Researchers have reported an improved mass spectrometry technique for the study of potassium isotopes, which may provide insight into the history of lunar materials. The team analyzed the potassium isotope compositions of trinitite samples. The samples were formed during the first nuclear detonation at the Trinity test site in New Mexico on July 16, 1945. The explosion melted and evaporated arkosic sands at the site, forming glassy residues.
The team studied six bulk trinitite samples that were collected at different distances from ground zero. Under the extremely high temperatures caused by the detonation, the fractionation of potassium isotopes occurred through evaporation processes. However, when compared to similar studies on zinc in the same samples, isotopes of potassium showed far less fractionation. This result indicates that potassium is less volatile than zinc during planetary processes like degassing from magma oceans, volcanic outgassing, and impacts events. Because of this, the researchers believe that the enrichment of potassium isotopes in lunar rocks is likely a remnant of the initial Giant Impact event that formed the Moon.

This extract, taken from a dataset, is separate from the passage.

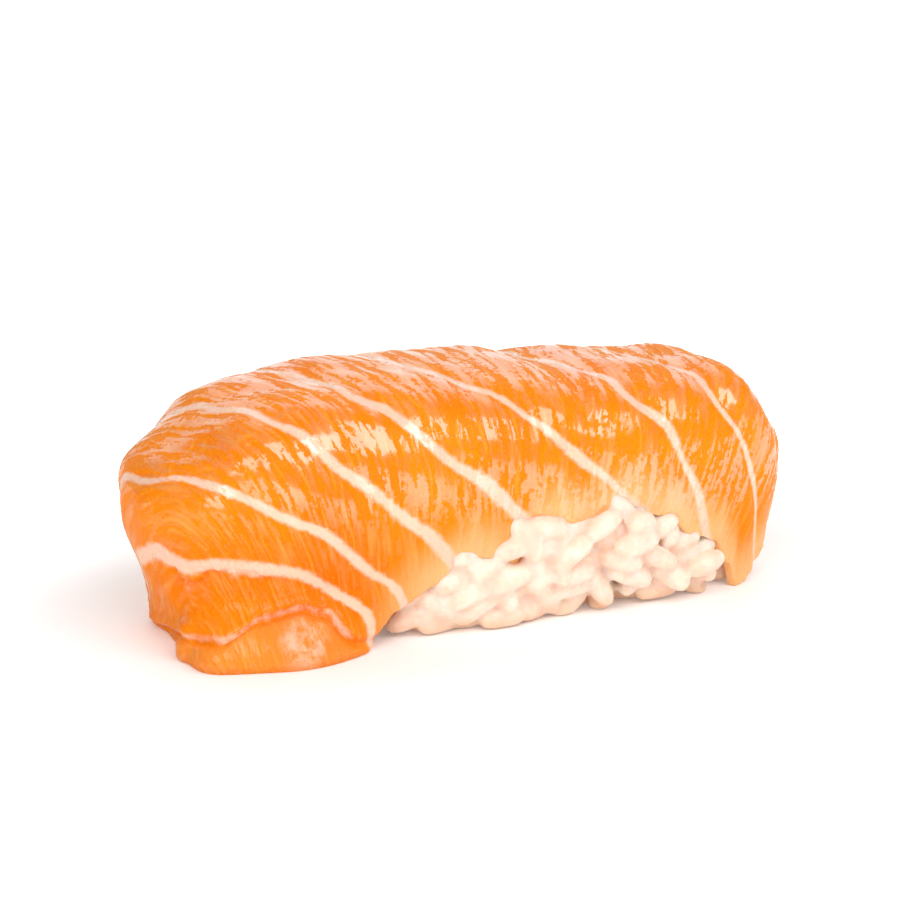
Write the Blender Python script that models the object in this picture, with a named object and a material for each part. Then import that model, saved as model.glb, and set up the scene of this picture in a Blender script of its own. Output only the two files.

The study, “Potassium isotope fractionation during high-temperature evaporation determined from the Trinity nuclear test,” was published in the journal Chemical Geology. This work was supported by the Emerging Worlds Program. The NASA Astrobiology Program provides resources for Emerging Worlds and other Research and Analysis programs within the NASA Science Mission Directorate (SMD) that solicit proposals relevant to astrobiology research.